Strangely their concern was in complete contrast to that of mainstream financial players. The micro-finance institutions were complaining of a lack of funds, despite the availability of bankable assets.
Estimates show that there are about 75 million poor households (of which 60 million are in the rural areas and 15 million in urban areas) and these have an annual credit requirement of about Rs 50,000 crore (Rs 500 billion).
Against this, disbursals last fiscal were less than even Rs 1,000 crore (Rs 10 billion). Even this meagre portfolio of micro-credit has been declining sharply in recent years.
At the end of 2001-2002, the share of agriculture in the outstanding credit of scheduled commercial banks was under 10 per cent, which is less than even personal loans (for housing and consumer durables).
Going forward, the focus on financial performance will imply that the importance of small loans for farm and non-farm activities can only decline. In 2002, 45 per cent of the borrowers of scheduled commercial banks were from rural areas, but they accounted for only 13.4 per cent of their outstanding loans.
For metros, the corresponding numbers were 15 per cent and 54 per cent, respectively. With their focus shifted to financial performance, the banks will naturally shift their portfolio to the low cost urban segment.
N S Sisodia, banking secretary, ministry of finance, who delivered the keynote address, did in fact own up to the government's change in priorities.
"What brings me here is not knowledge, but ignorance" he said, admitting that he had little knowledge about micro-finance or financial instruments suited to the poor. He said, "although micro-credit has been offered to the unorganised sector, it was mainly through the government or government- supported programmes.
The provision of micro-credit through Self-Help Groups was initiated in a significant manner in the early 1990s. Since then, the movement has come a long way. By March 2003, more than 717,000 Self-Help Groups covering 11.6 million rural poor households have been financed by banks.
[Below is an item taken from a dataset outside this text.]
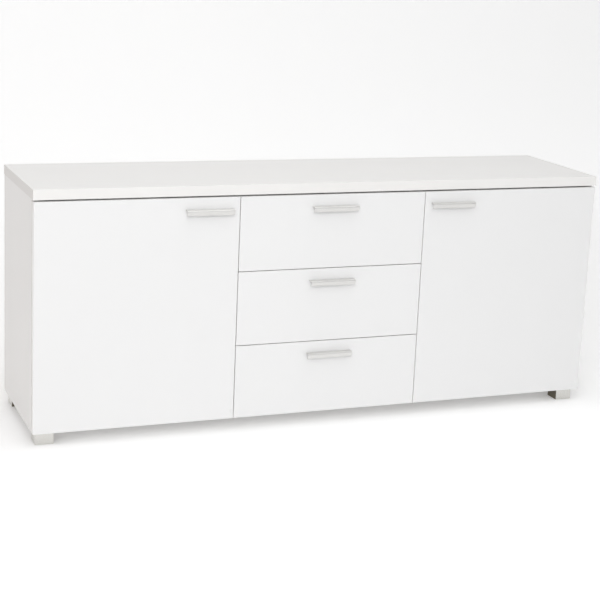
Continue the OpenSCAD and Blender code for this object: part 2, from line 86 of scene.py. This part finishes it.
# ---------------------------------------------------------------------------------------------
# Studio: a pale floor that runs up into a curved backdrop, and three large soft lights.
# The key light stands to the front left, and a weak warm fill lights the left end of the case.
def linear(hex_colour):
    """sRGB hex to linear RGBA: c/12.92 below 0.04045, else ((c + 0.055)/1.055)^2.4."""
    c = np.array([int(hex_colour[i:i + 2], 16) / 255 for i in (0, 2, 4)])
    rgb = np.where(c <= 0.04045, c / 12.92, ((c + 0.055) / 1.055) ** 2.4)
    return (*rgb.tolist(), 1.0)


def add_node(tree, kind, settings=None, links=None):
    """Adds a shader node, sets its attributes or input values, and links its inputs.

    A key of settings is an attribute if the node has it, else an input's name or number."""
    node = tree.nodes.new(kind)
    for key, value in (settings or {}).items():
        if isinstance(key, str) and hasattr(node, key):
            setattr(node, key, value)
        else:
            node.inputs[key].default_value = value
    for key, source in (links or {}).items():
        tree.links.new(source, node.inputs[key])
    return node


def new_material(name, hex_colour, roughness, metallic=0.0, **sockets):
    """A named material with one Principled shader: returns the material, its tree and the shader."""
    material = bpy.data.materials.new(name)
    material.use_nodes = True
    tree = material.node_tree
    shader = tree.nodes["Principled BSDF"]
    shader.inputs["Base Color"].default_value = linear(hex_colour)
    shader.inputs["Roughness"].default_value = roughness
    shader.inputs["Metallic"].default_value = metallic
    for key, value in sockets.items():
        shader.inputs[key.replace("_", " ")].default_value = value
    return material, tree, shader


def mesh_object(name, points, faces, smooth=False):
    """An object at the origin from an (n, 3) array in metres and a list of faces."""
    mesh = bpy.data.meshes.new(name)
    mesh.from_pydata(np.asarray(points, float).tolist(), [], [list(map(int, f)) for f in faces])
    mesh.polygons.foreach_set("use_smooth", np.full(len(mesh.polygons), smooth))
    mesh.update()
    piece = bpy.data.objects.new(name, mesh)
    bpy.context.scene.collection.objects.link(piece)
    return piece


def object_coordinates(tree, scale=1.0):
    """Object coordinates, in metres, times scale."""
    coordinates = add_node(tree, "ShaderNodeTexCoord")
    return add_node(tree, "ShaderNodeVectorMath", {"operation": "SCALE", "Scale": scale},
                    {0: coordinates.outputs["Object"]}).outputs["Vector"]


def studio_strip(name, y, z):
    """A strip of white paper: the profile y, z carried along x."""
    half_width, count = 9.0, len(y)
    x = np.repeat([-half_width, half_width], count)
    points = np.column_stack([x, np.tile(y, 2), np.tile(z, 2)])
    faces = [(i, i + count, i + count + 1, i + 1) for i in range(count - 1)]
    strip = mesh_object(name, points, faces, smooth=True)
    strip.data.materials.append(white_paper)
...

The total credit disbursed is over Rs 20,408 crore (Rs 204.08 billion).
This SHG Bank Linkage Programme has emerged as the largest and fastest growing micro-business programme in the world. Repayments by these Self-Help Groups have been over 95 per cent.
Over 90 per cent clients are women, who are otherwise deprived of any credit support. Banks now realise that there is a strong business opportunity in dealing with the poor."
But do they? Vijay Mahajan, co-chair of Sa-Dhan and CEO, Indian Grameen Services, in his speech following that by Sisodia, alleged that the mainstream financial services had turned their back on two-thirds of the borrowers.
Mahajan pointed out that of the 110 million agricultural holdings in India, 80 per cent were small and marginal. In addition there were 35 million non-farm enterprises. Of a total of about 145 million productive enterprises, the banks had touched only about 37 million.
Unlike the Integrated Rural Development Programme and the 1980s style loan melas, what the micro-finance practitioners advocate is sustainable lending. They are proposing that rates of interest charged on micro-credit should reflect the higher cost of administering micro loans, and should therefore be higher than the rate charged to the corporate sector.
That Sisodia too is alive to the debate was evident. He said, "Even today, interest rates charged by MFIs are not considered acceptable by many. In an era where interest rates are falling and banks are profitably lending to SHGs at sub-PLR rates, MFIs are charging interest rates of 30-40 per cent."
But with ample evidence to show that banks are turning away from small loans, isn't it time to conclude this debate? Micro-finance institutions argue that what bankers and the media term 'usurious' needs to be viewed in the context of alternatives. For the small enterprise, the alternative is the money lender.
So in a situation where availability is more critical than price, is it just political expediency, which is the cause of this fixation on price? This concern is truly inexplicable, as Mahajan pointed out, when government-run post offices charge 5 per cent for money transfers.
In these days of 'at par' banking facilities, ATMs and electronic transfers, the postal department is used only by the less affluent for their monetary transactions, so isn't this service fee "usurious"?
But increased lending to the poor will not be easy. Challenges have been debated and documented. Besides the legal, regulatory and financial challenges for NGOs (over 500 are involved in micro-finance activities, they are usually registered as societies and trusts with no equity capital and consequently can never be 'capital adequate' in leveraging debt), there is a huge need for capacity building.
If a little over 700,000 SHGs can absorb annual credit disbursements of less than Rs 1,000 crore (Rs 10 billion), how many SHGs will be required to absorb Rs 50,000 crore (Rs 500 billion) to touch 75 million households?
Where are the NGOs that will organise these SHGs, and where are the people to run these NGOs and who are sensitised to rural livelihoods?That the micro-finance sector feels this lack of skill is evident from the fact that two of the most successful MFIs, Sewa and Basix, have now set up schools for livelihood education.